Glucksmann: No sería difícil encontrarlo si Europa no actuase con tan poca cabeza. La pieza central en la decisión de unirse fue el establecimiento, a principios de los años cincuenta, de la Comunidad Europea del Carbón y del Acero (CECA), la primera asociación económica supranacional en el campo de la industria pesada: Lorena y el Ruhr [sendas regiones fronterizas francesa y alemana], la unión de la industria pesada como medio para impedir la guerra. Una pieza análoga sería hoy en día, como sabe todo el mundo, una unión europea de la energía. En vez de eso, Alemania ha emprendido su cambio de rumbo energético en solitario. La dimensión europea sigue excluida. Todos negocian por su cuenta con Rusia sobre el petróleo y el gas, Alemania llegó a un acuerdo para la construcción del oleoducto del Mar Báltico pese a la oposición de los polacos y de Ucrania, Italia participa en el proyecto del gasoducto South Stream, que atravesará el Mar Negro.
André Glucksmann
De Mao a la OTAN
André Glucksmann es un filósofo y ensayista francés. Nacido en 1937, militó en medios maoístas tras los sucesos de mayo de 1968. Posteriormente, el autor de La Cocinera y el devorador de hombres ( Mandrágora, 1977), y de Los Maestros Pensadores (Anagrama,1978), en los que denuncia el totalitarismo soviético y sus apoyos en Occidente, es, con Bernard-Henri Lévy uno de los más destacados "nuevos filósofos", jóvenes intelectuales franceses que critican la relación entre la izquierda y el comunismo.

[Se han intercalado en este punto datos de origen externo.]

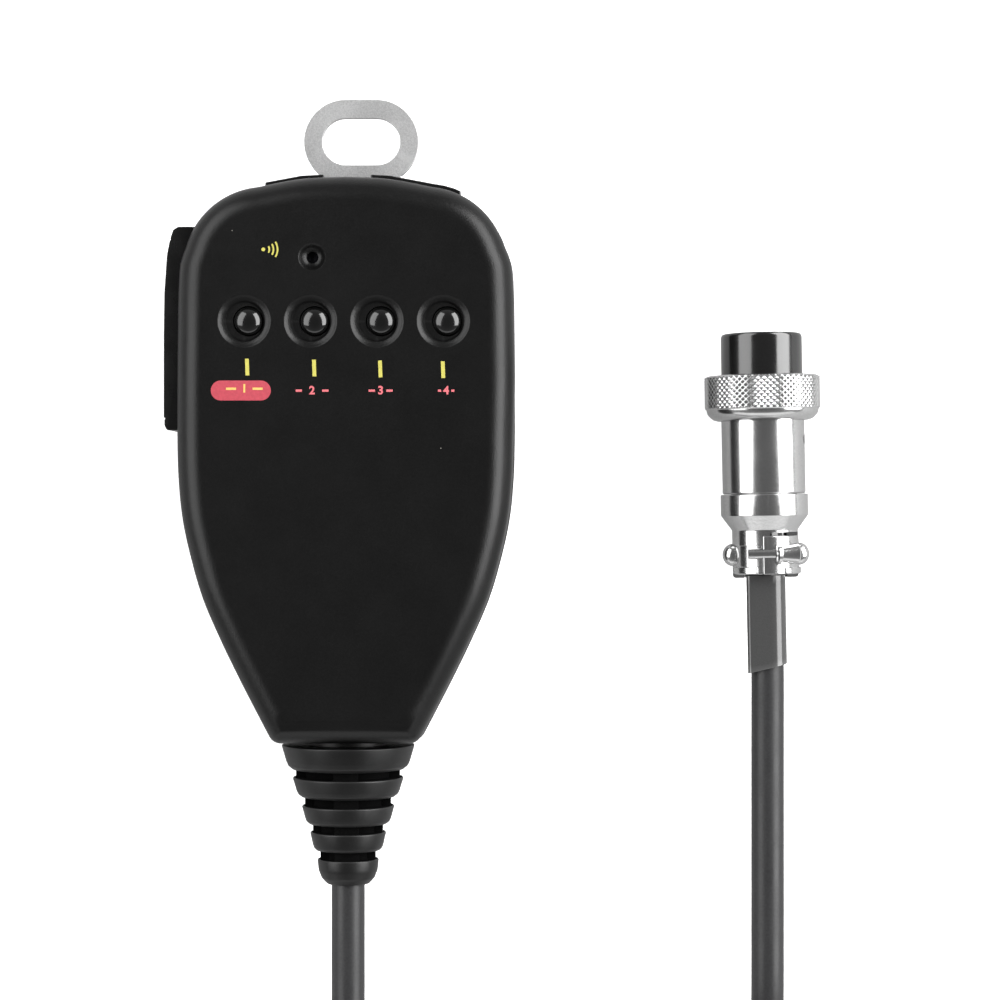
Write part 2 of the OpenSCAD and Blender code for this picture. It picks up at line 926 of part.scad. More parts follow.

Tras haber hecho campaña a favor de los boat-people vietnamitas, André Glucksmann ha defendido, a lo largo de los años y en nombre de los derechos humanos, la OTAN, la guerra del Golfo, la idea de intervención en Bosnia-Herzegovina, los ataques de la OTAN contra Serbia, y la invasión de Irak.
Su compromiso contra Vladimir Putin y a favor de los independentistas chechenos le llevaron a apoyar a Nicolas Sarkozy en las elecciones presidenciales francesas de 2007. Después lamentó dicha decisión públicamente, juzgando que Francia se mostraba demasiado complaciente con Rusia.
Ha publicado numerosos libros, entre los que figuran La fuerza del vértigo (Planeta, 1985), La tercera muerte de Dios (Kairós, 2001), oDostoievski en Manhattan (Taurus, 2002), publicado tras los atentados del 11 de septiembre de 2001.